Notre objectif est de fournir la meilleure expérience de paiement à chaque entreprise qui se lance en Afrique. Nous sommes désormais connectés à tous les opérateurs de mobile money des régions que nous couvrons et envisageons de connecter tous les opérateurs de mobile money en Afrique. Notre prochain grand projet est le B2B2C, où nous voulons permettre à nos clients de mieux servir leurs propres clients via notre plateforme. Cela inclut le lancement de MyTouchPoint, une plateforme B2B2C qui permet à nos clients d’interagir non seulement via le web mais aussi via une application mobile. Nous travaillons également sur des solutions personnalisées en marque blanche pour nos clients afin d’améliorer leur expérience.
En parallèle, nous développons des solutions spécifiques pour des secteurs comme l’éducation, les assurances et les services bancaires, en collaboration avec nos partenaires. Nous voulons nous assurer que chaque entreprise en Afrique puisse offrir la meilleure expérience client possible en utilisant nos solutions. C’est un aspect fondamental de notre stratégie pour promouvoir la transformation numérique sur le continent et aider les entreprises à maximiser leur potentiel.
FA : Un dernier mot pour conclure cette interview ?
Omar Cissé : Le secteur du paiement est en constante évolution, tout comme l’écosystème numérique. Nous avons traversé plusieurs phases de développement au cours des dix dernières années, et l’Afrique subsaharienne a souvent été à l’avant-garde de ces changements. Cependant, nous rencontrons encore de nombreux défis, notamment en termes de conformité et de transfert d’argent entre les pays. Chaque pays ayant souvent ses propres réglementations, cela peut compliquer les transactions transfrontalières.
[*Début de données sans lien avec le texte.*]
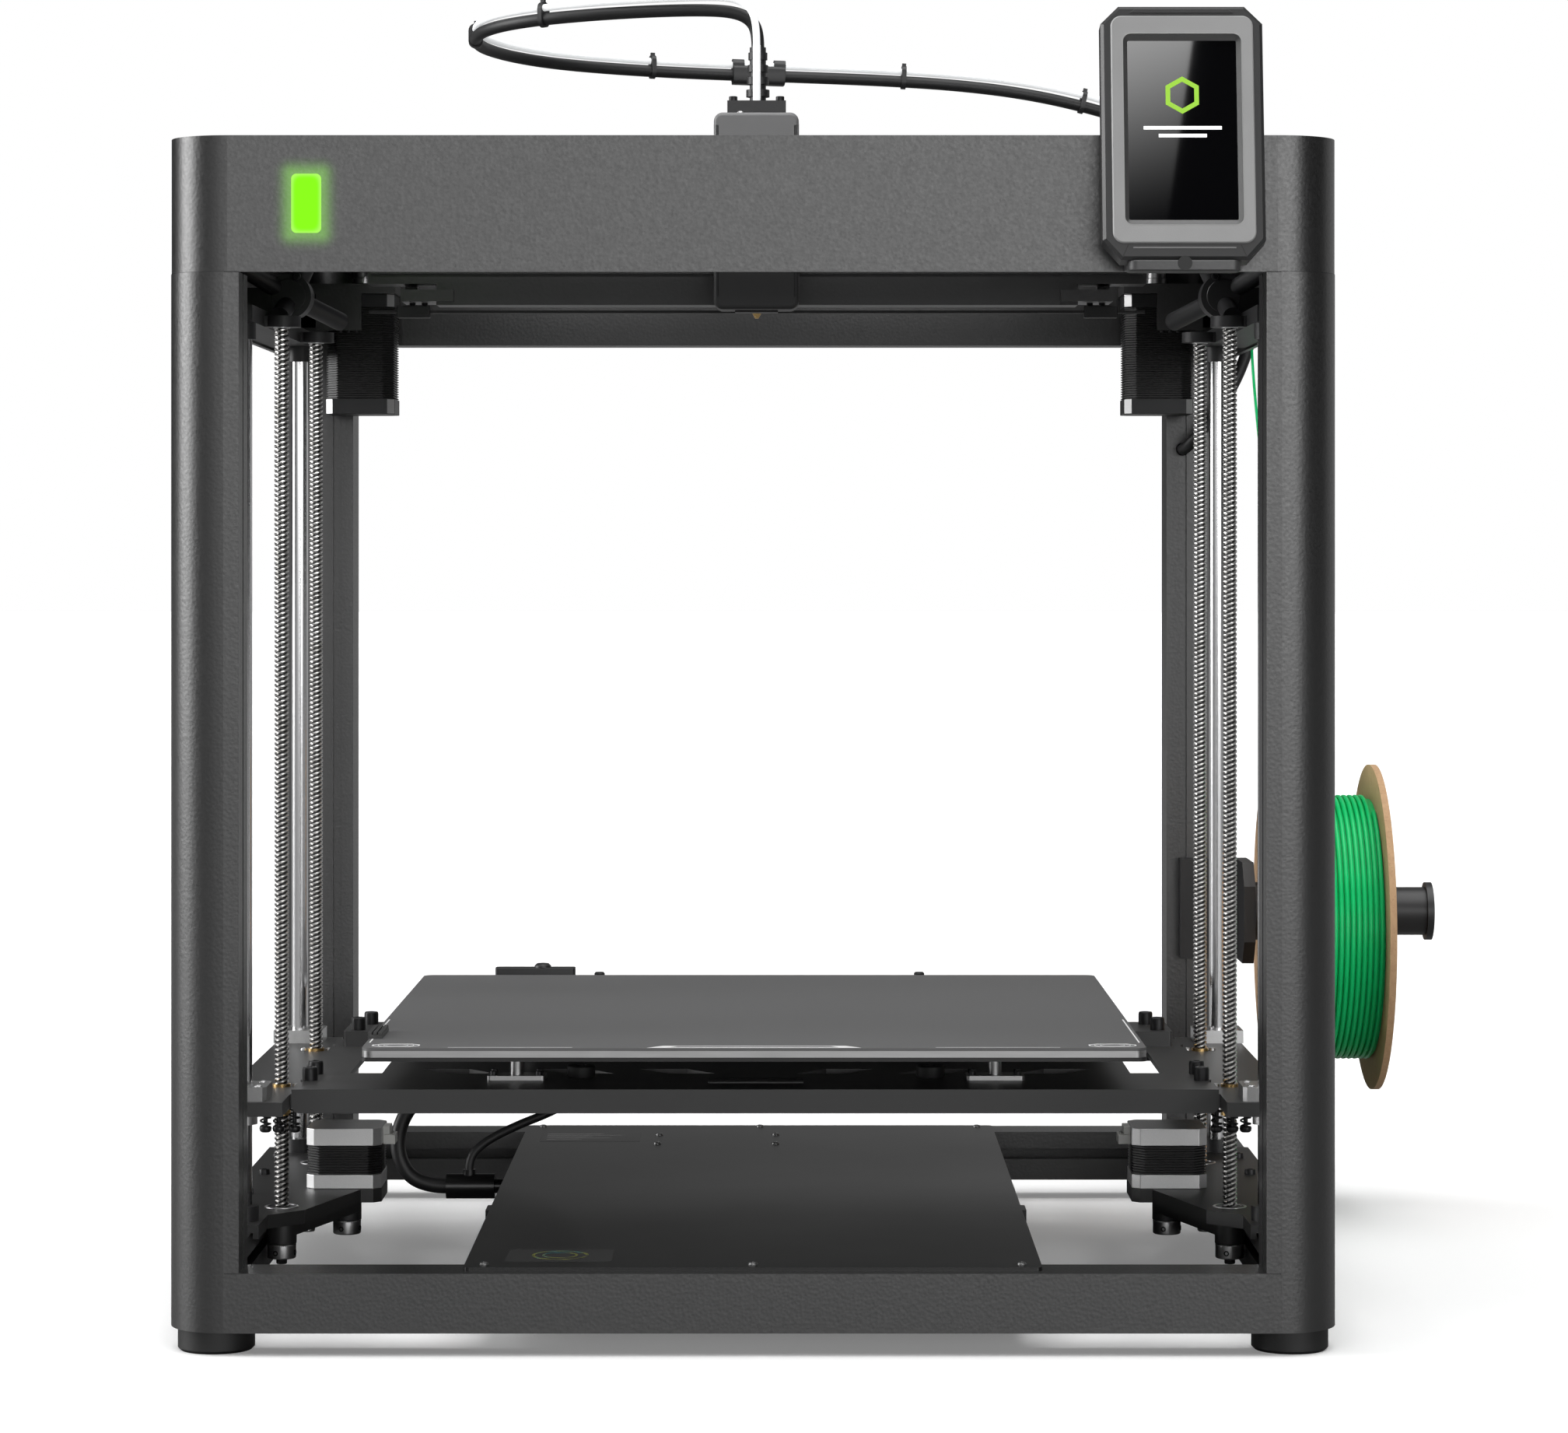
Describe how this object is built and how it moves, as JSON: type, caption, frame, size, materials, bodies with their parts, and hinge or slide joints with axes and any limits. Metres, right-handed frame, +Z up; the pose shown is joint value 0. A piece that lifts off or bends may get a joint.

Nous travaillons activement sur des solutions pour améliorer l’interopérabilité des systèmes de paiement afin de simplifier ces processus.
En dépit des obstacles, nous sommes optimistes quant à notre capacité à surmonter ces défis. L’interopérabilité entre les marchés reste une priorité pour nous, et bien que ce soit un processus graduel, les premiers pas sont prometteurs. Notre objectif est de faciliter autant que possible le commerce et les transactions en Afrique, en réduisant les contraintes réglementaires et en exploitant pleinement le potentiel du numérique.
L’avenir est prometteur, et nous sommes déterminés à continuer à innover et à développer des solutions qui non seulement répondent aux besoins de nos clients, mais qui contribuent également à façonner un avenir numérique plus intégré pour l’Afrique. C’est avec cette vision que nous abordons chaque nouvelle étape, prêts à affronter les défis et à saisir les opportunités qui se présentent.